Demo began soon after, and it has been a work in progress for I don’t know how long now.  (Since January 26th, says my Flickr account.)  I don’t know how long it’s been, because I’ve moved into the portion of the project where I’m wiped out, tired of thinking about it, and just want it done.  I start all these DIY projects with a fair amount of enthusiasm, but a month in, the hopefulness inherent in the dream of a new bathroom gives way to the reality of ruined shoes, a cough that won’t go away, grit between your toes every time you go into the bathroom, and general exhaustion, because despite it being a small bathroom, the amount of work to do it over is, evidently, endless.

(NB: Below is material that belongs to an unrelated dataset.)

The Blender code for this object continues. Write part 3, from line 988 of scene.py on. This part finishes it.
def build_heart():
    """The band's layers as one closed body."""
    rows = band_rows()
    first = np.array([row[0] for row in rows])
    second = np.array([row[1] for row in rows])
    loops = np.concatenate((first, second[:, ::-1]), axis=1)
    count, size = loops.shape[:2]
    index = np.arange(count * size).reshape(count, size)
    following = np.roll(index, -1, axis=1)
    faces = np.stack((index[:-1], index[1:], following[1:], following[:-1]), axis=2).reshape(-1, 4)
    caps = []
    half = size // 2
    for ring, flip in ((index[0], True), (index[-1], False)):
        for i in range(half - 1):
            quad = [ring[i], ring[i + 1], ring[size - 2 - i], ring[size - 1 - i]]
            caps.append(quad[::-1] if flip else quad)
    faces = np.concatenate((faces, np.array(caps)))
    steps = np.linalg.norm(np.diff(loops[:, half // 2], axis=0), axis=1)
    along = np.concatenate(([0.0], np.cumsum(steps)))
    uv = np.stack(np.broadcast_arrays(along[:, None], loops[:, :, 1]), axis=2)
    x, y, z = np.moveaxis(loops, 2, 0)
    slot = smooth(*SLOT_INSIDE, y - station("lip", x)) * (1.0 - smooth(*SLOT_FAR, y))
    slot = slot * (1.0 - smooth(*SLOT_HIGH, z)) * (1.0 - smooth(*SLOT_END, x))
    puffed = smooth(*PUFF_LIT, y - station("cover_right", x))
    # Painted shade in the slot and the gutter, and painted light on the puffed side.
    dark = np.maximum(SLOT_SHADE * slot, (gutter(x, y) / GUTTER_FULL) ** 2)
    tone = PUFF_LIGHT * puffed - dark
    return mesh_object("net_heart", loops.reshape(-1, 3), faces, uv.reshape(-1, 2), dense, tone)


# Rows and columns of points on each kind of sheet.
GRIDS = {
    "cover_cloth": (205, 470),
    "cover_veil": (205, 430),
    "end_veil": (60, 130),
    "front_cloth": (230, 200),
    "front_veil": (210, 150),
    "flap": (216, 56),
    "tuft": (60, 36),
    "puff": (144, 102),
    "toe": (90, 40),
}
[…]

I can almost see the end from here; I still have to finish texturizing the walls, then paint them, complete the plumbing in the shower (my brother did the hard stuff, bless his little tool-wielding soul), and tile the floor.  Pix in progress here (if you click the “Show info” link in the upper right-hand corner, you’ll get the captions, too); I’m hoping to unveil the finished project by next week’s blog, but I am beat, so we’ll see what happens.  That said, I’m pretty proud to have done this all myself, but for the cement and glass block work that I hired out to professionals.  (I know my limits.)

Anybody else DIYing it up?



I've been doing some form of creative writing since 9th grade, and have been a blogger since 2003. Like most bloggers, I've quit blogging multiple times. But the words always come back, asking to be written down, and they pester me if I don't. So here we are. Thanks for reading.

7 thoughts on “Just one small room…how hard could it be?

  1. DIY? Ha. If I can’t pay someone to do it, this single mama doesn’t do it. ;o)

    Which would probably be why I have a gorgeous remodeled kitchen; newly insulated and sealed subfloor and ductwork; an overly large yard that looks like #%(@ 6-9 months out of the year (every month besides the dead of winter); and a peel in the drywall above my shower that I hope and pray is just peeling drywall from the moisture of a poorly ventilated shower and not, as a I fear, a leak from my roof that I know one day soon I’ll have to replace. Like your shower, my home inspector said 3 years ago when I bought the house that the roof would need to be replaced in the imminent future…but of course it wasn’t bad enough then to require the seller to replace the roof. Argh.

    No way in hell I’m touching that roof myself, though. I’m not stupid. And like an ostrich (and like with so much else in my life), I stick my stubborn head in the sand, plug my ears and say “la-la-la!” at the top of my shrieking lungs, and hope to hell it doesn’t bite me in the ass.

    Which doesn’t bode well, as the tooth/teeth I was told 18 months ago would need a crown in about 6 months have started to hurt (and note that math–I’m about a year or more overdue)…and it’s, uh, impressive how quickly it’s gone from a mild, barely noticeable, sporadic twinge to a nearly constant, light, but there, ache. Yea. I’d SO much rather spend $2000 on something, anything!, more enjoyable.

    So…good luck with the end of the project!! Regardless of when it officially finishes, I’m sure it’ll look fabulous!!


    1. Your kitchen IS gorgeous.

      On your roof: we had a leak in the living room (hence the living room project on my list) and we had roofing companies out this past spring to get estimates on what we were sure was a complete expensive reroofing. As it turned out, both the companies we talked to said all we needed was some sealing redone. We went from fearing a $10K reroofing to a $420 sealing and patch job. Not cheap, but at least we stopped hyperventilating. So you might have an actual roofing company give you the news. If it’s the worst, you can still put it off. But it may not be the worst.

      I would not recommend the roofing company look at your tooth, however. Owie. 😦

      1. I should add that the reason we thought we were in for a reroofing is because OUR inspector said it was in the offing 8 years ago, too. When roof guys tell you you don’t need a new roof, and they make their money doing new roofs (rooves? why isn’t it rooves?), I tend to credit them more then a general inspector, no matter how good (and ours was).

  2. It is looking so good….can’t wait to see it finished (a sentiment I know you share). I am at a point in the current guitar build where the finish work is being done. It is the part of building I like the least, and I am always just ready to be done with the build by this time in the project. So I feel your pain!

  3. Looks really good. How did you do the shower – did you paint over the cement board? (If so, I didn’t know that was possible.)

    1. No, a local company called Rogo’s, who does decorative cement, came in and put up the cement board for me, and then coated it with 2 layers of cement, then a sealing primer, then stained it that color for me, then sealed it again.